▶ [Task instructions] Wherever the string "slide" appears in a line, extract that line.

-*-

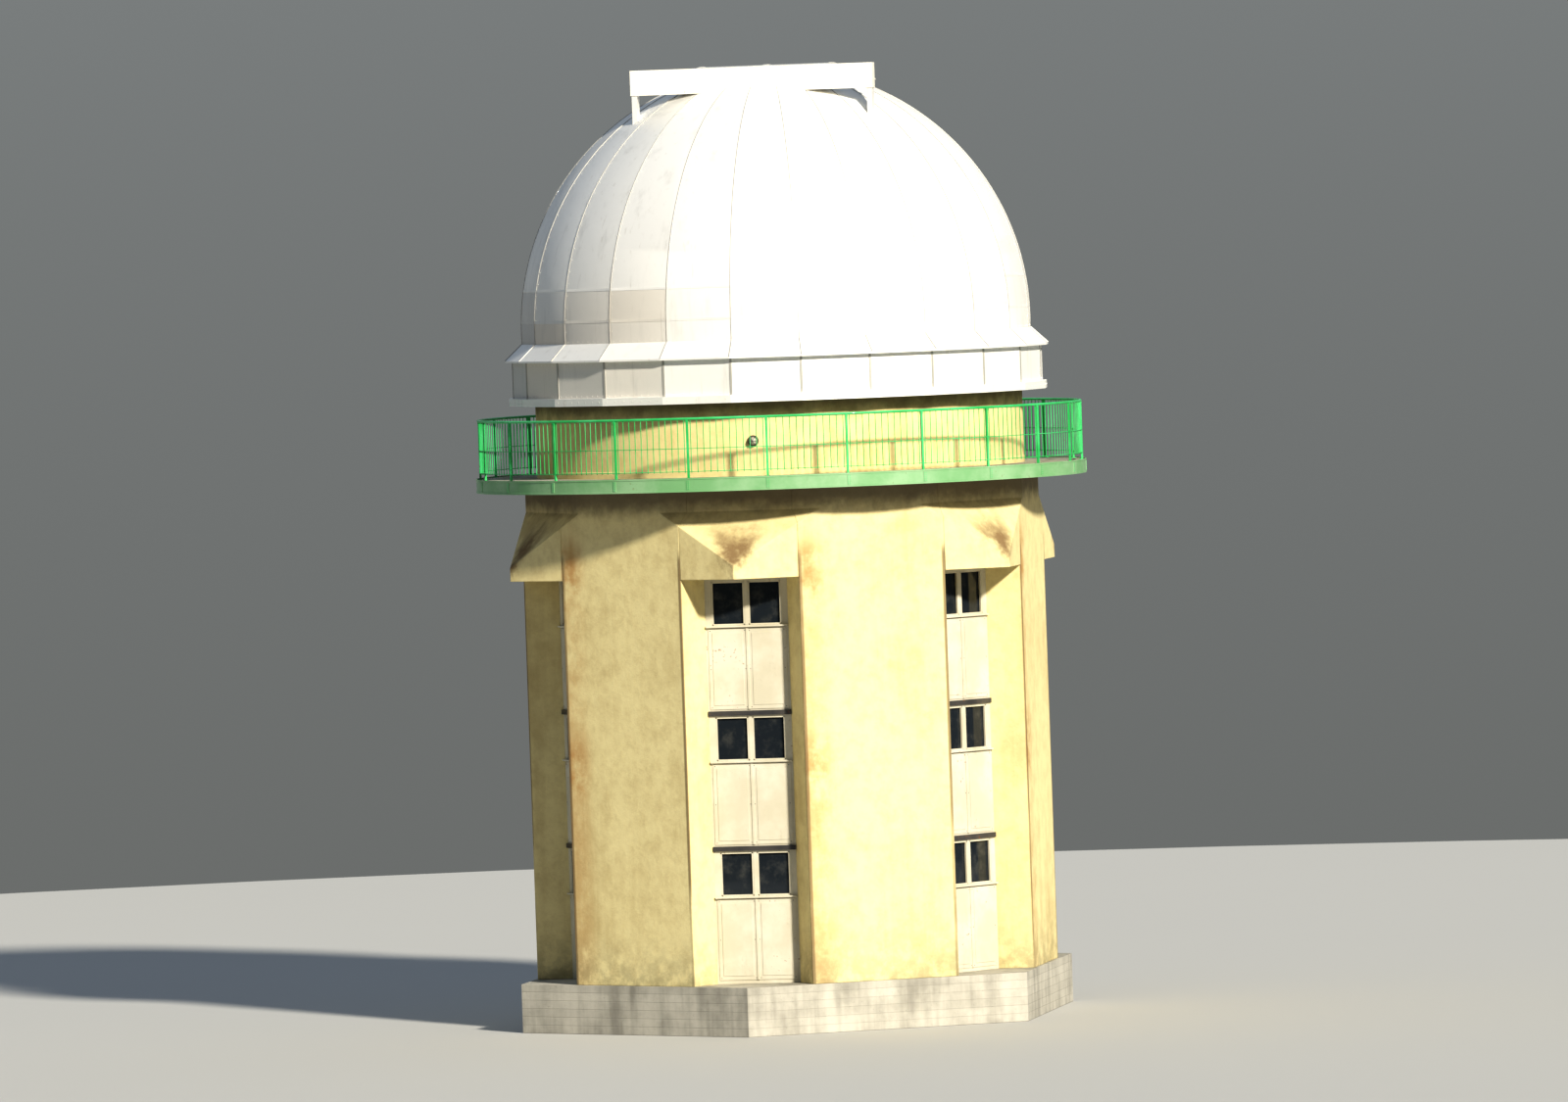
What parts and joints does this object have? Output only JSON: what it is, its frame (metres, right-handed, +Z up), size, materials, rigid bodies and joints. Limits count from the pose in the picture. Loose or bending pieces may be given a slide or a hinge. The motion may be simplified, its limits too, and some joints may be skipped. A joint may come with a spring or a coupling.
{
  "type": "observatory tower with a turning dome",
  "caption": "Six-sided rendered tower with corner window bays, a railed balcony and a round drum that carries a turning metal dome with a slit and parting shutters.",
  "frame": {"origin": "ground level on the tower's axis, at the middle of the underside", "axes": "+Z up the tower; -Y is the front, where a window bay faces; +Y is the rear, with the entrance bay and, at rest, the dome's slit; +X is to the right as the front is seen"},
  "size_m": [11.9606, 11.9606, 18.6878],
  "materials": {
    "wall_render": "weathered cream render",
    "concrete": "bare cast concrete",
    "window_paint": "white paint",
    "window_glass": "clear glass",
    "door_paint": "grey paint",
    "green_paint": "gloss green paint",
    "drum_render": "yellow ochre render",
    "dark_steel": "dark oily paint",
    "dome_sheet": "dull rolled sheet"
  },
  "bodies": {
    "tower": {"pier_1": "wall_render", "pier_2": "wall_render", "pier_3": "wall_render", "pier_4": "wall_render", "pier_5": "wall_render", "pier_6": "wall_render", "lintel_1": "wall_render", "lintel_2": "wall_render", "lintel_3": "wall_render", "lintel_4": "wall_render", "lintel_5": "wall_render", "lintel_6": "wall_render", "plinth": "concrete", "ground_floor": "concrete", "storey_floor_1": "concrete", "storey_floor_2": "concrete", "observing_floor": "concrete", "balcony_slab": "concrete", "window_frame_1": "window_paint", "window_frame_2": "window_paint", "window_frame_3": "window_paint", "window_frame_4": "window_paint", "window_frame_5": "window_paint", "window_frame_6": "window_paint", "window_glass_1": "window_glass", "window_glass_2": "window_glass", "window_glass_3": "window_glass", "window_glass_4": "window_glass", "window_glass_5": "window_glass", "window_glass_6": "window_glass", "entrance_door": "door_paint", "balcony_fascia": "green_paint", "railing_1": "green_paint", "railing_2": "green_paint", "railing_3": "green_paint", "railing_4": "green_paint", "drum_wall_1": "drum_render", "drum_wall_2": "drum_render", "drum_wall_3": "drum_render", "drum_wall_4": "drum_render", "drum_wall_5": "drum_render", "drum_wall_6": "drum_render", "drum_lamp": "dark_steel", "roller_track": "dark_steel"},
    "dome": {"dome_base_ring": "dark_steel", "dome_skirt": "dome_sheet", "dome_shell_right": "dome_sheet", "dome_shell_left": "dome_sheet", "slit_arch_right": "dome_sheet", "slit_arch_left": "dome_sheet", "rear_shutter_beam": "dome_sheet", "foot_shutter_beam": "dome_sheet"},
    "shutter_right": {"shutter_right": "dome_sheet"},
    "shutter_left": {"shutter_left": "dome_sheet"}
  },
  "joints": [
    {"name": "dome_turn", "type": "hinge", "parent": "tower", "child": "dome", "pos_m": [0, 0, 13.175], "axis": [0, 0, 1], "continuous": true},
    {"name": "shutter_right_slide", "type": "slide", "parent": "dome", "child": "shutter_right", "axis": [1, 0, 0], "range_m": [0, 1.09]},
    {"name": "shutter_left_slide", "type": "slide", "parent": "dome", "child": "shutter_left", "axis": [-1, 0, 0], "range_m": [0, 1.09]}
  ]
}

-*-

▶ [Worked solution]
What parts and joints does this object have? Output only JSON: what it is, its frame (metres, right-handed, +Z up), size, materials, rigid bodies and joints. Limits count from the pose in the picture. Loose or bending pieces may be given a slide or a hinge. The motion may be simplified, its limits too, and some joints may be skipped. A joint may come with a spring or a coupling.
    {"name": "shutter_right_slide", "type": "slide", "parent": "dome", "child": "shutter_right", "axis": [1, 0, 0], "range_m": [0, 1.09]},
    {"name": "shutter_left_slide", "type": "slide", "parent": "dome", "child": "shutter_left", "axis": [-1, 0, 0], "range_m": [0, 1.09]}